A escola, visitada neste mês pelo presidente Luís Inácio Lula da Silva, dá bolsa integral a mais de 80% dos alunos, como parte do objetivo social da escola —na Rússia, todas as vagas são gratuitas.

O processo de seleção de alunos também demonstra o rigor do método. No ano passado, 1.200 crianças vindas da rede pública de ensino de Santa Catarina foram escolhidas para fazer o exame classificatório para as 80 vagas da escola —que correspondem à quantidade de bolsas disponíveis. Além dessas, há crianças e jovens vindos de outros Estados e até de outros países, como Uruguai e Argentina, para participar dos exames para as vagas pagas.

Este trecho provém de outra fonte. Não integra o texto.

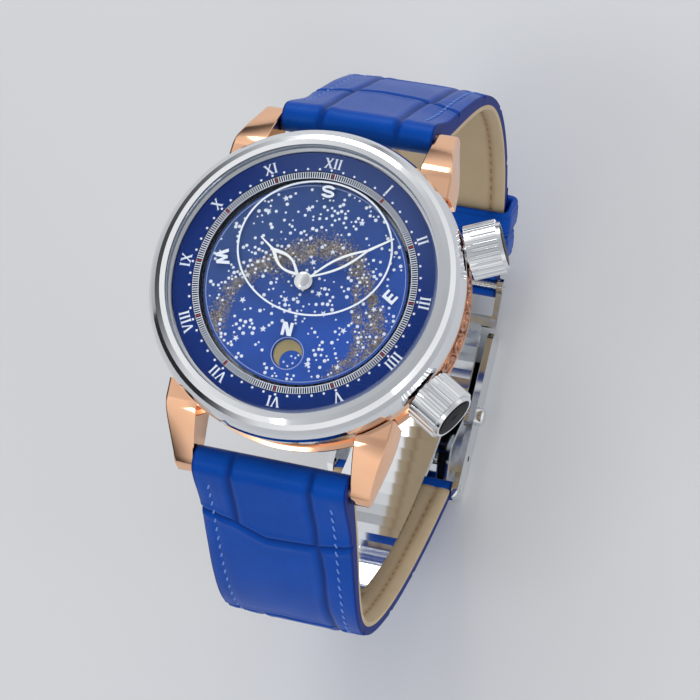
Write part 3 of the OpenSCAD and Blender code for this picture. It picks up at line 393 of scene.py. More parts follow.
METAL = {"Metallic": 1.0}
FINISHES = {
    "mirror_steel": polished(
        "#dfe1e4", "#eceef0", 7.0, 0.5, (1, 1, 7), 0.045, 0.03, 0.04, 0.0008, 0.25),
    "rose_gold": polished("#f3ba93", "#fccba8", 5.0, 0.4, (1, 5, 1), 0.07, 0.05, 0.05, 0.001, 0.3),
    "brushed_steel": grained(
        "#b9bdc2", "#d9dcdf", 1.6, 0.2, 0.16, 0.003, 0.5, 4, (14, 1, 1), extra=METAL),
    "train_brass": grained("#c8a050", "#e2c078", 0.6, 0.2, 0.14, 0.003, 0.4, 4, extra=METAL),
    "blued_screw": grained("#1c3c9c", "#3058c8", 0.5, 0.14, 0.1, 0.001, 0.3, extra=METAL),
    "striped_nickel": striped("#aeb2b8", "#d3d6da", (0.8, 0.6), 1.7, 0.64, 0.2, 0.3),
    "rotor_gilt": striped("#c99a52", "#e6c284", (0.5, 0.87), 1.9, 0.0, 0.18, 0.4),
    "ruby_jewel": grained(
        "#a00c3c", "#d42a5c", 0.4, 0.06, 0.05, 0.001, 0.2, extra={"Coat Weight": 0.6}),
    "pale_gasket": grained("#6c737c", "#8b929a", 0.5, 0.45, 0.2, 0.01, 0.4),
    "crown_lacquer": grained(
        "#060709", "#0f1114", 0.8, 0.26, 0.12, 0.002, 0.3, extra={"Specular IOR Level": 0.03}),
    "white_lacquer": grained(
        "#e9eef2", "#f7fafb", 0.4, 0.25, 0.12, 0.002, 0.4, extra={"Coat Weight": 0.3}),
    "moon_gold": grained(
        "#8c8058", "#b0a274", 0.35, 0.4, 0.15, 0.01, 0.5, 4, fine=0.7, extra={"Metallic": 0.35}),
    "pale_print": grained("#d3e0f4", "#f4f9ff", 0.22, 0.4, 0.15, 0.004, 0.5),
    "star_print": grained("#d3e0f4", "#f4f9ff", 0.22, 0.4, 0.15, 0.004, 0.5),
    "red_print": grained("#7c1a22", "#a82a34", 0.2, 0.42, 0.12, 0.004, 0.5),
    "thin_line_print": grained("#7f93c8", "#a9b8e0", 0.3, 0.4, 0.1, 0.003, 0.4),
    "pale_blue_thread": grained("#4270c4", "#7ba0e6", 0.1, 0.6, 0.2, 0.03, 0.7),
    "tan_thread": grained("#86643e", "#b08c60", 0.1, 0.6, 0.2, 0.03, 0.7),
    "carved_rose_gold": carved_gold,
    "clear_sapphire": clear_sapphire,
    "dial_lacquer": dial_lacquer,
    "sky_enamel": sky_enamel,
    "dust_print": dust_print,
    "blue_croc_leather": blue_croc,
    "tan_calf_lining": tan_calf,
    "floor_paint": floor_paint,
}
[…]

No exame final, os alunos têm de passar por uma avaliação médica e fisioterápica, artística e musical. Segundo Jô Braskas, diretora e uma das criadoras da escola de Joinville, "não é necessário que já tenham experiência em balé, mas sim potencial artístico".

No final do ano, dez dias são dedicados para as avaliações finais. Uma comitiva de professores da matriz vem de Moscou e avalia detalhadamente os erros e os acertos de cada aluno e de cada professor. Além disso, anualmente também, um grupo de professores e alunos da filial brasileira é selecionado para fazer um intercâmbio e assistir a aulas e apresentações do balé na Rússia.

"Sempre temos de tentar fazer melhor e melhor. Eu só fico um pouco cansada, às vezes. Mas, se eu quero uma coisa bem-feita, se eu gosto, eu tenho de fazer bastante", conta Juliana Teixeira, 10. "Os professores são bem legais. Eles cobram, mas é para o nosso bem, porque quanto mais eles cobram, mais a gente faz certo", diz Jéssica Finsterbusch, 11, cujo pai é torneiro mecânico e a mãe, empregada doméstica.

Jô Braskas concorda com os alunos e conta o principal ensinamento dos russos para a sua vida: "Sempre temos de aprender mais e mais". Não só os alunos mas também os professores estão em processo de aprendizagem constante. Semanalmente, os profissionais passam por laboratórios com os professores russos —o corpo docente da escola é dividido entre brasileiros, russos e ucranianos.

A seriedade do balé russo ensinou muito a Raquel Steglich. "O que aprendi de mais importante aqui foi aproveitar tudo o que puder do momento que estou vivendo. Por exemplo: se estou numa aula, tenho de esquecer meus problemas e tudo o que está fora e aprender o máximo que puder do que o professor está me ensinando". Essa lição levará Raquel à Rússia.